Output exactly the lines from the first one down to the line containing "return fork", inclusive.

───── DATA PROVIDED ─────

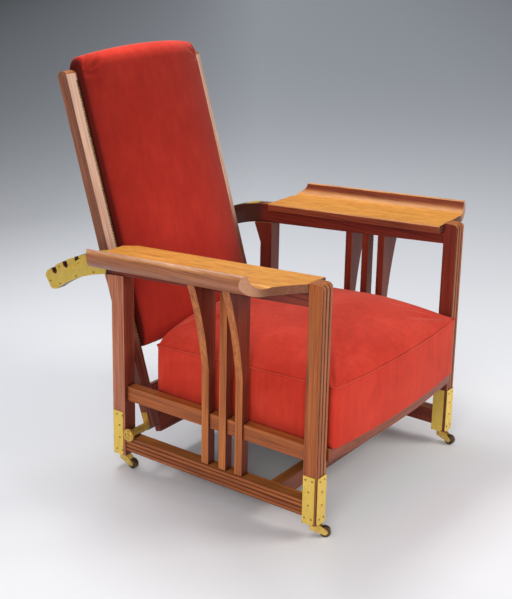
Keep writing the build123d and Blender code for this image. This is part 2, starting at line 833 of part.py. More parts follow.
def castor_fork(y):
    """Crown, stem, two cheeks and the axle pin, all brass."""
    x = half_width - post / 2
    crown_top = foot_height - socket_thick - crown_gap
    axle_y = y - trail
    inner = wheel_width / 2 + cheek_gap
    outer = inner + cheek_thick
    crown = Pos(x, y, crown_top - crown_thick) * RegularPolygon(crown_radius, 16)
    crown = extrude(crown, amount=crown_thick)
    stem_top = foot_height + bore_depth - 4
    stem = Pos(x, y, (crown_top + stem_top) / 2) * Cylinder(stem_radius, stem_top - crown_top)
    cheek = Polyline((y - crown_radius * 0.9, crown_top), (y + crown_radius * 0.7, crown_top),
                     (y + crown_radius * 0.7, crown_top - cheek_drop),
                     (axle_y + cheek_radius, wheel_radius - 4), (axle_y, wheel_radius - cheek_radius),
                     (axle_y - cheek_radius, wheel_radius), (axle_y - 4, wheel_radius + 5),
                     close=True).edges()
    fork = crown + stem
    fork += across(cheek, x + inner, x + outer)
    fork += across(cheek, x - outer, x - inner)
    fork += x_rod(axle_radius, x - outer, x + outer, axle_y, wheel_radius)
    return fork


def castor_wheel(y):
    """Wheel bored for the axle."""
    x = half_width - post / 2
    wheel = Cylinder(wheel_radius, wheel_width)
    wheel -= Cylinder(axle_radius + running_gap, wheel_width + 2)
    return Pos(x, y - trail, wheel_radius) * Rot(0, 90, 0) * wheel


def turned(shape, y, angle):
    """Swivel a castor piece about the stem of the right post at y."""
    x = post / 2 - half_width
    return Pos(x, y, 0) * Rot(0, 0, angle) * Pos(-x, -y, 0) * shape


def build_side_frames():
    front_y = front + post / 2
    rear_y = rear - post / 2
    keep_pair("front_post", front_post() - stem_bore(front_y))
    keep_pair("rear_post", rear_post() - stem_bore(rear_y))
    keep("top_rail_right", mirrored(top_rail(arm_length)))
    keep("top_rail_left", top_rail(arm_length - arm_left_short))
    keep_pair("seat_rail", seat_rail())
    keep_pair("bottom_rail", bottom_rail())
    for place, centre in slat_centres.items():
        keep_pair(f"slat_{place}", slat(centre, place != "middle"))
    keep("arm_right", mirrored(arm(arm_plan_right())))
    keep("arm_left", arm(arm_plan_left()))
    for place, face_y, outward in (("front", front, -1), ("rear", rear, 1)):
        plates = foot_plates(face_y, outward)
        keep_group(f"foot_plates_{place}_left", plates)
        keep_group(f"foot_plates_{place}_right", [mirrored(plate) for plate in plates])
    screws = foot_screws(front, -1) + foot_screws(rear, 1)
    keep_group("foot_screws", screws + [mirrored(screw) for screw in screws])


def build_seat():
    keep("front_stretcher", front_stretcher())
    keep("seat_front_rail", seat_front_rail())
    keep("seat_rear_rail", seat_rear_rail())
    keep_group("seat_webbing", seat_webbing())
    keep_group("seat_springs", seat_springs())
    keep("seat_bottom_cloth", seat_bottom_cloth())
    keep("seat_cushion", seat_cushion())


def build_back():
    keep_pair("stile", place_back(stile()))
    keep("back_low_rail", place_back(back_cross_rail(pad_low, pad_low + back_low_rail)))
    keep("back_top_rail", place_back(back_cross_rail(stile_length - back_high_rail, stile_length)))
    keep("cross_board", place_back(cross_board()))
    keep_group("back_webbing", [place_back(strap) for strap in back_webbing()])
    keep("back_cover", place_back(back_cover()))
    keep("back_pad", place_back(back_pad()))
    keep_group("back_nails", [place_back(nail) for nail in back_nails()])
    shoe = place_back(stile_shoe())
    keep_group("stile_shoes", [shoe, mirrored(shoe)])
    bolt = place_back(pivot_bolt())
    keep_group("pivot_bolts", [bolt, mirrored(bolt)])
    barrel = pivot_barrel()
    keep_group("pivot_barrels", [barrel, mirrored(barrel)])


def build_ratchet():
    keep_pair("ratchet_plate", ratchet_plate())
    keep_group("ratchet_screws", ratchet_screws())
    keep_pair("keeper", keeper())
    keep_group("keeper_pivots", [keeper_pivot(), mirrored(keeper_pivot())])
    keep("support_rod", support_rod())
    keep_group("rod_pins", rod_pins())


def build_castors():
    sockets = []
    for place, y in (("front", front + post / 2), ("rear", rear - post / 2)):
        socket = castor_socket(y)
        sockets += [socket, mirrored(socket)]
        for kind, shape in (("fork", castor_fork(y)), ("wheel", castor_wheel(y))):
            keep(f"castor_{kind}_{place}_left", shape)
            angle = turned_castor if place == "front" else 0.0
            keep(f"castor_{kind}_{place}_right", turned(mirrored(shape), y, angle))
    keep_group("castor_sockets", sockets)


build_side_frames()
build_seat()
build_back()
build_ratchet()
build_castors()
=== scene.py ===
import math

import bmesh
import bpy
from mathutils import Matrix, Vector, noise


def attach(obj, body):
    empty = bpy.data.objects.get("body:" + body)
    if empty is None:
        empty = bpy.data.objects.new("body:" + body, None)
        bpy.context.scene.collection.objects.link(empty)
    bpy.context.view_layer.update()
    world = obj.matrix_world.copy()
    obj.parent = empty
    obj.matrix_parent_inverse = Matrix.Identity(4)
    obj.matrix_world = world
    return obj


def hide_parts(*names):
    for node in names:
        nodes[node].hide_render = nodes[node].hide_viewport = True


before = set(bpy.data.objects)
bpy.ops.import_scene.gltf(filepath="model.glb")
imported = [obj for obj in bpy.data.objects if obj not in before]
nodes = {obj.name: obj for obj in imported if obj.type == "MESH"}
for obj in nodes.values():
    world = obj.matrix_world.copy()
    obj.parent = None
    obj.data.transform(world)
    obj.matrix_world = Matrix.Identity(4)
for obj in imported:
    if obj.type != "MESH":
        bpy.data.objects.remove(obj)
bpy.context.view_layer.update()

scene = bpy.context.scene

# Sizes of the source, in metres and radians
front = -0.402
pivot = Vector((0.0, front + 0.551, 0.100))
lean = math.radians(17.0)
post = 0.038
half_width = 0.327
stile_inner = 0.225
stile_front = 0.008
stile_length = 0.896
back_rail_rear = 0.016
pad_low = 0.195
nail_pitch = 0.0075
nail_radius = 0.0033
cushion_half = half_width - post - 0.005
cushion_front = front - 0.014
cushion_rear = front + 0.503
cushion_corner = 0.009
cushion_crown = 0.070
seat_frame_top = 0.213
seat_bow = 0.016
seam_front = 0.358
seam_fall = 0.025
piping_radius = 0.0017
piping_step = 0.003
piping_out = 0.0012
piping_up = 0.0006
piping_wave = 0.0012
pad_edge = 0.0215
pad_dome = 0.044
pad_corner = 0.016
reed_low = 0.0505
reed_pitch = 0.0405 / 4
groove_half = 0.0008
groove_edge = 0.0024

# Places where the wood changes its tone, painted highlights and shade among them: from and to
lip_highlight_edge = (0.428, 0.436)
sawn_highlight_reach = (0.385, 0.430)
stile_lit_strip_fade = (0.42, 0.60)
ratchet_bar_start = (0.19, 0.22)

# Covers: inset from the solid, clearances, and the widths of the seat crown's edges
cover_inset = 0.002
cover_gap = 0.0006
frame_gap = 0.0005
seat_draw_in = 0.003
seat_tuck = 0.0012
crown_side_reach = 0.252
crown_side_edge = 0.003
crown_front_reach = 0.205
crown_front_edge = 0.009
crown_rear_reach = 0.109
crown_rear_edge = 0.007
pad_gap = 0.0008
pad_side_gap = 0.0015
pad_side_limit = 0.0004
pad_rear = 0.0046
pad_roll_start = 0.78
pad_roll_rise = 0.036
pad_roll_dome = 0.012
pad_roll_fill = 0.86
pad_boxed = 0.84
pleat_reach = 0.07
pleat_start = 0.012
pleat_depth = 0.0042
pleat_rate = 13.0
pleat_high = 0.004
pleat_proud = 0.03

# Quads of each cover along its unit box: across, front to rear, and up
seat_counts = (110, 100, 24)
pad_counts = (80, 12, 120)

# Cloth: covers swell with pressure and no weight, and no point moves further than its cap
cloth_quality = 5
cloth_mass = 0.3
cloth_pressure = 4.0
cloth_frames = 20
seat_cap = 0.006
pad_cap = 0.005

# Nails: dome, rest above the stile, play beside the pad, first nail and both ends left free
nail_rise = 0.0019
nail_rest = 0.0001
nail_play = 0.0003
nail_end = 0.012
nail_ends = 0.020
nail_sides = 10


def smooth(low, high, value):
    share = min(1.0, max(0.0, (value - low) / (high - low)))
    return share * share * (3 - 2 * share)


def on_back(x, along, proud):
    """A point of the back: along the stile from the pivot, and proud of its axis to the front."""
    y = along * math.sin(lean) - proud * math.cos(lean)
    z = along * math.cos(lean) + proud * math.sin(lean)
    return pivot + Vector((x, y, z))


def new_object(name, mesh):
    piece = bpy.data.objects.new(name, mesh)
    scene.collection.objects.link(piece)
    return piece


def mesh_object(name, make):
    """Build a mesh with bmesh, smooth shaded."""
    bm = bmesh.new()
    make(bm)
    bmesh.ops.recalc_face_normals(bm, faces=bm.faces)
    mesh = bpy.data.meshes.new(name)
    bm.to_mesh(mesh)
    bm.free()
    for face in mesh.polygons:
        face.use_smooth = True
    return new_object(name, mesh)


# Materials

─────

--- RESULT OF THE TASK ---
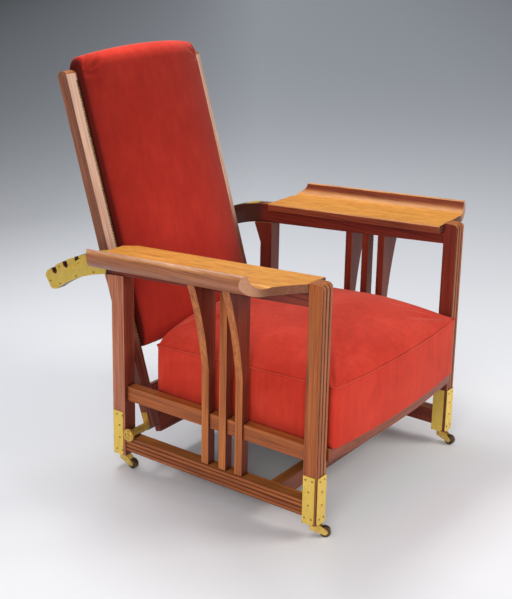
Keep writing the build123d and Blender code for this image. This is part 2, starting at line 833 of part.py. More parts follow.
def castor_fork(y):
    """Crown, stem, two cheeks and the axle pin, all brass."""
    x = half_width - post / 2
    crown_top = foot_height - socket_thick - crown_gap
    axle_y = y - trail
    inner = wheel_width / 2 + cheek_gap
    outer = inner + cheek_thick
    crown = Pos(x, y, crown_top - crown_thick) * RegularPolygon(crown_radius, 16)
    crown = extrude(crown, amount=crown_thick)
    stem_top = foot_height + bore_depth - 4
    stem = Pos(x, y, (crown_top + stem_top) / 2) * Cylinder(stem_radius, stem_top - crown_top)
    cheek = Polyline((y - crown_radius * 0.9, crown_top), (y + crown_radius * 0.7, crown_top),
                     (y + crown_radius * 0.7, crown_top - cheek_drop),
                     (axle_y + cheek_radius, wheel_radius - 4), (axle_y, wheel_radius - cheek_radius),
                     (axle_y - cheek_radius, wheel_radius), (axle_y - 4, wheel_radius + 5),
                     close=True).edges()
    fork = crown + stem
    fork += across(cheek, x + inner, x + outer)
    fork += across(cheek, x - outer, x - inner)
    fork += x_rod(axle_radius, x - outer, x + outer, axle_y, wheel_radius)
    return fork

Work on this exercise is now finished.